Note: When Building Chatbots using Vertex AI Agent Builder there are 2 approaches you can choose.

Vector AI Search and Conversation, which is much easier approach where you give all your data to it which will create a data store and make it available to the default chatbot it will build. We don’t have control over the flow of the conversations, it will truly leverages the llms.
Dialogflow CX with Generative models, this approach has much more flexibility. It has the best of both worlds where you can create deterministic intents and plugin generative model aswell.

5. Flow of Operation

Greeting Message: Initial greeting message along with multiple choice options to select is displayed.
User Input: The user submits a response by selecting from the provided options.
User Input Parsing: Since the response is from pre-defined list, it is easy to route to the specific category and based on that it will output the appropriate response. Steps 2 and 3 are repeated until you reach to the point where customer has to input a free text query.
User Input: User Submits the free text query.
Context Check: The Conversation Context Manager checks if there is any relevant context from previous interactions that should be included in the request.
LLM Request: The parsed query is sent to the Vector Search(RAG+Vector Database) to retrieve all the relevant information from customer chat database and supporting documentations. All of these informations are passed to the llms to get appropriate response.
LLM Response: The LLM generates a response, which may include additional contextual information retrieved from the knowledge base.
Response Display: The formatted response is returned to the user via the UI.
Fallback: If the LLM is unable to generate a satisfactory response, the fallback system will either provide an default message or escalate the query to a human agent.
Monitoring: All interactions are logged for analytics and monitoring purposes.

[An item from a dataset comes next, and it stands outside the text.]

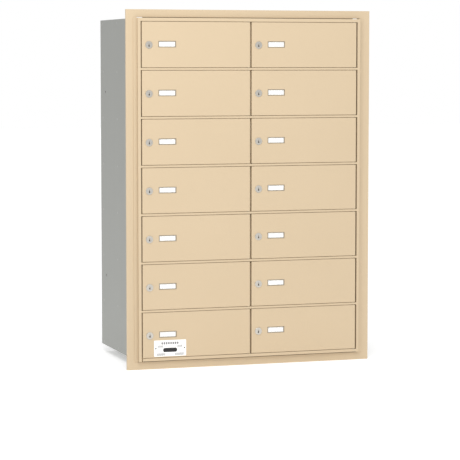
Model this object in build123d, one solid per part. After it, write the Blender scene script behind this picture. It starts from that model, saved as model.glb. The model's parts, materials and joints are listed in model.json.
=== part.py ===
"""Recessed wall mailbox unit, loaded from the rear: fourteen locking doors in an aluminium box.

The front faces -Y, +X is to the right and +Z is up. The origin is at the middle of the unit's width
and depth, level with the lowest edge of the trim. All sizes are in millimetres.
"""

import os
from build123d import *

# Doors and the spaces around them
ROWS = 7
DOOR_WIDTH = 311.6
DOOR_HEIGHT = 124.85
DOOR_THICKNESS = 3.2
DOOR_EDGE_RADIUS = 0.6
MIDDLE_GAP = 5.0
LOCK_SIDE_GAP = 3.2
HINGE_SIDE_GAP = 4.0
DOOR_GAP_Z = 1.5
RIB_WIDTH = 2.0
RIB_DEPTH = 4.0

# Hinges: one long rod for each column, through a barrel on every door
HINGE_SETBACK = 6.0
SWING_CLEARANCE = 0.54
BARREL_RADIUS = 2.5
BARREL_CLEARANCE = 0.5
ROD_RADIUS = 1.2
ROD_CLEARANCE = 0.05
ROD_END_INSET = 2.0

# Front frame: cross rails, head and sill, stiles and the mullion
FRAME_PROUD = 10.0
RAIL_HEIGHT = 5.5
HEAD_HEIGHT = 9.0
SILL_RAISE = 1.0
SILL_NOTCH_DEPTH = 6.0
STOP_REACH = 4.0
STOP_THICKNESS = 2.0
STOP_CLEARANCE = 0.4
STOP_END_CLEARANCE = 0.6
CLOSER_SETBACK = 6.0
CLOSER_THICKNESS = 2.0
STILE_FACE = 18.8
STILE_STRIP = 8.4
STILE_STEP = 8.0
STILE_LIP = 2.0
STILE_FRONT_THICKNESS = 3.0
STILE_LEG = 2.0
STILE_FASTENING_LEG = 16.0
STRIKE_DEPTH = 18.0
STRIKE_THICKNESS = 2.0
STRIKE_REACH = 9.0
MULLION_WIDTH = 17.0
MULLION_WALL = 1.6

# Trim: four mitred members that cover the edge of the wall opening
TRIM_FACE = 21.0
TRIM_SHOWN_AT_SIDES = 20.5
TRIM_THICKNESS = 2.5
TRIM_LIP_WIDTH = 2.5
TRIM_LIP_DEPTH = 6.0
TRIM_LEG_THICKNESS = 2.0
TRIM_LEG_DEPTH = 19.0
TRIM_GAP = 2.0
TRIM_EDGE_RADIUS = 1.0
KEY_ARM = 60.0
KEY_THICKNESS = 2.0
KEY_CLEARANCE = 0.5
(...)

7. Deployment Considerations

Since most of the services are from GCP, vertex AI does provide options to easily deploy the services and also it can scale well. There are definately limitations, if the application is very complex and scale of it really huge then we need to think of other solutions. 

9. Testing & Validation

Unit Tests: Test individual components like the NLP layer, context manager, and LLM integration.
Integration Tests: Ensure smooth communication between LLM, retrieval system, and user interfaces.
Load Testing: Simulate heavy user interaction scenarios to ensure scalability.
A/B Testing: Test different versions of the chatbot response models and fallback systems for effectiveness.

10. Monitoring & Analytics

Key Metrics:
- User satisfaction (via feedback or follow-up questions).
- Query resolution rate.
- Response time and latency.
- LLM usage cost per query.
Tools: AWS CloudWatch, Prometheus, or custom-built dashboards for monitoring chatbot performance.